RH: Yes, but I think you never know when you've made one of those. I'm very pleased that it now seems to have become that. To me, the things like "Time (The Revelator)" by Gillian Welch and the second Band album and "Avalon" by Roxy Music are my great favorites along those lines, though the genres are a bit different. They are still essentially very private records. While I think I've got better songs on other records, that's probably the most atmospheric record I've made. In other words, it's the closest thing to a concept album, though I don't know if the concept of the concept albums ever actually fulfill their concept!

Q. Where did you get the idea to revisit it?

RH: Oh, well, it was coming out again [as a CD reissue from Yep Roc]. It's probably the third or fourth time it has been released, and each time it has a different artificial history attached to it and a new collection of outtakes. I'm going to be doing a director's cut [in concert], which means it's not exactly the same as the recorded version, but it's actually the original song selection. I'm doing two shows in one night in Chicago, so I'll probably vary a couple of songs.

In any event, it was actually my wife Michele who said, "Why don't you do one of your own records instead of doing those Pink Floyd tributes?" She helps put those on and we do them in a pub in Clerkenwell; we've also done "The White Album" and "Sgt. Pepper's" and "The Piper at the Gates of Dawn" -- records that were in my collection as a lad. We do them unadvertised. But you know, in terms of doing things in public, she said, "Why don't you do your own thing for a change?"
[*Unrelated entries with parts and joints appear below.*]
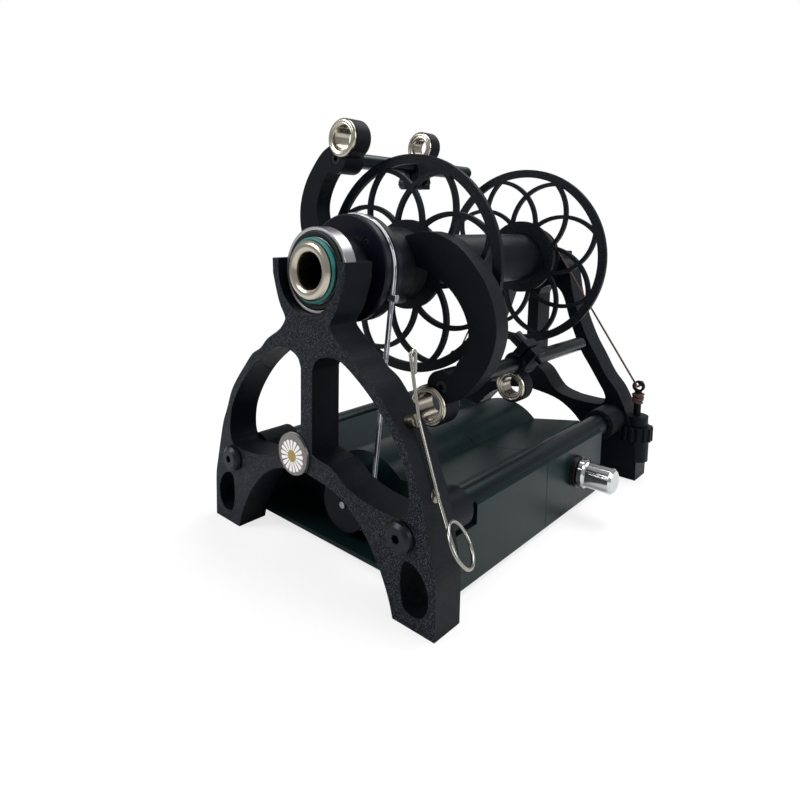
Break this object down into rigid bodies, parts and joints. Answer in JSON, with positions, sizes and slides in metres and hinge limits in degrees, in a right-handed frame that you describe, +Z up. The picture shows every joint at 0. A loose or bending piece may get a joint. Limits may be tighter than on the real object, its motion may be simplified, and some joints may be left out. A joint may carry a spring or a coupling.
{
  "type": "electric yarn spinner",
  "caption": "Desktop electric yarn spinner: two arched maidens on rails carry a motor-driven open flyer with sliding eyelets and a lattice bobbin over a low motor housing.",
  "frame": {"origin": "middle of the bounding box's footprint, on the table", "axes": "+Z up, -Y is the orifice end, +X is the speed knob and brake side"},
  "size_m": [0.15, 0.2212, 0.2018],
  "materials": {
    "black_print": "satin, fine layer texture",
    "shell_print": "satin, dark slate",
    "rail_tube": "black anodised",
    "black_screw": "black oxide",
    "bearing_steel": "ground",
    "nickel": "nickel plated",
    "bright_knob": "polished",
    "motor_steel": "zinc plated",
    "o_ring": "teal",
    "foot_rubber": "black",
    "clear_band": "clear stretch cord",
    "cord": "dark brown braided cord",
    "board": "circuit board",
    "switch_plastic": "black",
    "bush": "acetal",
    "wire": "bright wire",
    "magnet": "nickel plated",
    "disc": "grey with a printed flower",
    "rod_metal": "black anodised"
  },
  "bodies": {
    "stand": {"front_maiden": "black_print", "rear_maiden": "black_print", "rails": "rail_tube", "rail_bolts": "black_screw", "housing_front_shell": "shell_print", "housing_rear_shell": "shell_print", "housing_bottom_cover": "shell_print", "cover_screws": "black_screw", "rubber_feet": "foot_rubber", "motor_can": "motor_steel", "motor_screws": "black_screw", "drive_band": "clear_band", "control_board": "board", "power_inlet": "switch_plastic", "rocker_frame": "switch_plastic", "rocker_pin": "bearing_steel", "speed_pot": "switch_plastic", "pot_washer": "switch_plastic", "front_bearing_outer": "bearing_steel", "rear_bearing_outer": "bearing_steel", "brake_cord": "cord", "cord_anchor": "black_screw", "hook_magnets": "magnet"},
    "flyer": {"front_bearing_inner": "bearing_steel", "rear_bearing_inner": "bearing_steel", "orifice_grommet": "nickel", "orifice_o_ring": "o_ring", "orifice_tube": "black_print", "orifice_hub": "black_print", "drive_whorl": "black_print", "whorl_screws": "black_screw", "flyer_yoke": "black_print", "flyer_shaft": "bearing_steel", "upper_rod": "rod_metal", "lower_rod": "rod_metal", "rod_bolts": "black_screw", "fixed_grommets": "nickel"},
    "bobbin": {"bobbin_core": "black_print", "bobbin_front_flange": "black_print", "bobbin_rear_flange": "black_print", "bobbin_bushes": "bush"},
    "upper_slider": {"upper_eyelet": "black_print", "upper_eyelet_grommet": "nickel"},
    "upper_thumb_screw": {"upper_eyelet_screw": "black_screw"},
    "lower_slider": {"lower_eyelet": "black_print", "lower_eyelet_grommet": "nickel"},
    "lower_thumb_screw": {"lower_eyelet_screw": "black_screw"},
    "motor_rotor": {"motor_shaft": "bearing_steel", "motor_pulley": "black_print"},
    "direction_switch": {"direction_rocker": "switch_plastic"},
    "speed_control": {"speed_pot_shaft": "bearing_steel", "speed_knob": "bright_knob"},
    "brake_wheel": {"brake_thumbwheel": "black_print"},
    "brake_lift": {"brake_post": "black_print"},
    "hook": {"threading_hook": "wire"},
    "disc": {"parking_disc": "disc"}
  },
  "joints": [
    {"name": "flyer_spin", "type": "hinge", "parent": "stand", "child": "flyer", "pos_m": [-0.0055, 0, 0.1303], "axis": [0, 1, 0], "continuous": true},
    {"name": "bobbin_spin", "type": "hinge", "parent": "flyer", "child": "bobbin", "pos_m": [-0.0055, 0, 0.1303], "axis": [0, 1, 0], "continuous": true},
    {"name": "motor_spin", "type": "hinge", "parent": "stand", "child": "motor_rotor", "pos_m": [-0.0055, -0.0785, 0.0207], "axis": [0, 1, 0], "continuous": true},
    {"name": "upper_eyelet_slide", "type": "slide", "parent": "flyer", "child": "upper_slider", "axis": [0, 1, 0], "range_m": [-0.042, 0.044]},
    {"name": "upper_screw_turn", "type": "hinge", "parent": "upper_slider", "child": "upper_thumb_screw", "pos_m": [-0.03967, 0.0095, 0.17391], "axis": [1, 0, 0], "range_deg": [-180, 180]},
    {"name": "lower_eyelet_slide", "type": "slide", "parent": "flyer", "child": "lower_slider", "axis": [0, 1, 0], "range_m": [-0.045, 0.05]},
    {"name": "lower_screw_turn", "type": "hinge", "parent": "lower_slider", "child": "lower_thumb_screw", "pos_m": [0.03396, 0.0135, 0.08486], "axis": [-0.788, 0, 0.6157], "range_deg": [-180, 180]},
    {"name": "speed_turn", "type": "hinge", "parent": "stand", "child": "speed_control", "pos_m": [0.055, 0.0285, 0.022], "axis": [1, 0, 0], "range_deg": [-150, 150]},
    {"name": "direction_tilt", "type": "hinge", "parent": "stand", "child": "direction_switch", "pos_m": [-0.0646, 0.0185, 0.02], "axis": [0, 0, 1], "range_deg": [-8, 8]},
    {"name": "brake_wheel_turn", "type": "hinge", "parent": "stand", "child": "brake_wheel", "pos_m": [0.0605, 0.0985, 0.0275], "axis": [0, 0, 1], "range_deg": [-540, 540]},
    {"name": "brake_post_lift", "type": "slide", "parent": "stand", "child": "brake_lift", "axis": [0, 0, 1], "range_m": [-0.0012, 0.0012]},
    {"name": "hook_pull_off", "type": "slide", "parent": "stand", "child": "hook", "axis": [1, 0, 0], "range_m": [0, 0.03]},
    {"name": "disc_pull_off", "type": "slide", "parent": "stand", "child": "disc", "axis": [0, -1, 0], "range_m": [0, 0.03]}
  ],
  "couplings": [
    {"joint": "motor_spin", "follows": "flyer_spin", "ratio": 2},
    {"joint": "brake_post_lift", "follows": "brake_wheel_turn", "m_per_rad": 0.00012732}
  ]
}
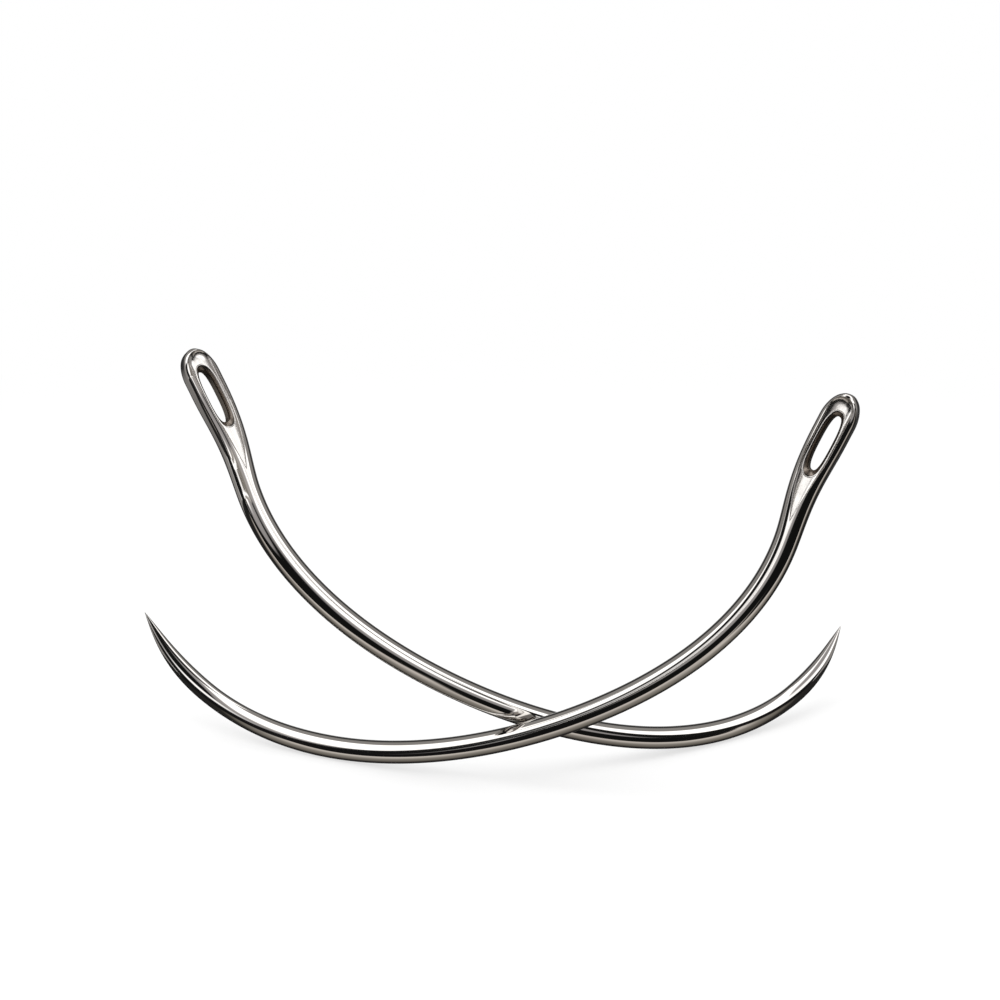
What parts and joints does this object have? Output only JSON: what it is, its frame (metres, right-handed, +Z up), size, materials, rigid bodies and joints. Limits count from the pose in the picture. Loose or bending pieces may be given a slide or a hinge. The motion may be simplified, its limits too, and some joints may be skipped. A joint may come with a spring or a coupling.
{
  "type": "curved hand-sewing needle",
  "caption": "Curved hand-sewing needles, crossed, each bent from round steel wire, with a ground point and a flattened, grooved head pierced by a long eye.",
  "frame": {"origin": "on the floor, under the middle of the pair's overall box", "axes": "+Z up from the floor, +X along the pair from the front needle's point to its head side, -Y towards the viewer"},
  "size_m": [0.0604, 0.0272, 0.0334],
  "materials": {
    "front_needle_steel": "polished bright, faint lengthwise polishing marks, groove brushed",
    "rear_needle_steel": "polished bright, faint lengthwise polishing marks, groove brushed"
  },
  "bodies": {
    "front": {"front_needle": "front_needle_steel"},
    "rear": {"rear_needle": "rear_needle_steel"}
  },
  "joints": [
    {"name": "rear_lift", "type": "slide", "parent": "front", "child": "rear", "axis": [0, 0, 1], "range_m": [0, 0.035]}
  ]
}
Q. You're going to have some help from bandmates Terry Edwards and Tim Keegan in concert, but when you made the album, you pretty much did everything on your own, right?

RH: It was mostly me, and it was the first time I had access to a multi-track [recorder] on my own. The idea of having your own four-track machine... You could really get going very fast, and it was the first time I was able to experiment with recording with multi-track without having to go through other people.

I had very, very basic kind of effects. I pretty much built it as I wanted it to be, which is why when you listen to the demos on the outtakes on the latest version, they are ones I recorded myself, and the recording quality isn't noticeably any different from the 24-track versions on the main album.

Q. How close were you really to abandoning music before this album? It's hard to accept that now, when you've released some 33 discs since "I Often Dream of Trains"!

RH: Yes, well, this is 22 years ago. Me and the times I was in were particularly at odds with each other then. I think what I wanted to do in music... sometimes the wind is behind you, and sometimes it's against you. I think when we got going with the Soft Boys in the late '70s, there was a bit of wind behind us because people were ready for a change, but what they wanted to change into wasn't what me and my colleagues wanted to change into. I think the Soft Boys did what they could, and then the ship floundered and we bailed out.

On my own, I found myself in a musical landscape that really didn't make any more sense. There were nods to psychedelia in the form of the Psychedelic Furs and Echo and the Bunnymen and Julian Cope, but not in the same way. It was a much more wide-screen, punky sort of way. Ours was old-fashioned and intricate, standing around with three-part harmonies. We were an alt-country band, really, and back then we really didn't fit. I think very often if you don't fit, you're invisible. It didn't work, so I sort of shut down and wrote lyrics, did some gardening jobs...

Q. Really? You were on your knees with your hands in the dirt?

RH: Yeah! I thought, "I am not going to do any more gigs!" I kind of wanted to see what it was like, and I wanted to challenge myself and say, "OK, do you really not want to do any gigs? Are you really going to give up the idea of yourself as a performer? You're the master of your own destiny; do you want to be this guy in the background that does stuff but you're not an act and you're not going to write your own songs?" I think while I was making a living doing other things, I had this four-track machine, and I realized after a year that I had stockpiled all of these songs, which then became "Trains" and "Fegmania!" (1985). So actually, it wasn't over.

I think I was coming up to 30, so I had the menopausal thing going: "Look at what the kids in the Kings Road are wearing." I passed it. In the youth culture you keep running across those things that are warning signs that you might be past it, and then when you finally are, you don't care, because the world is filled with fifty-something rockers grinning at their awards, and we're just all thrilled to exist. I couldn't care less that I don't look good anymore on stage because I'm 55. I don't have to; all I have to do is be there!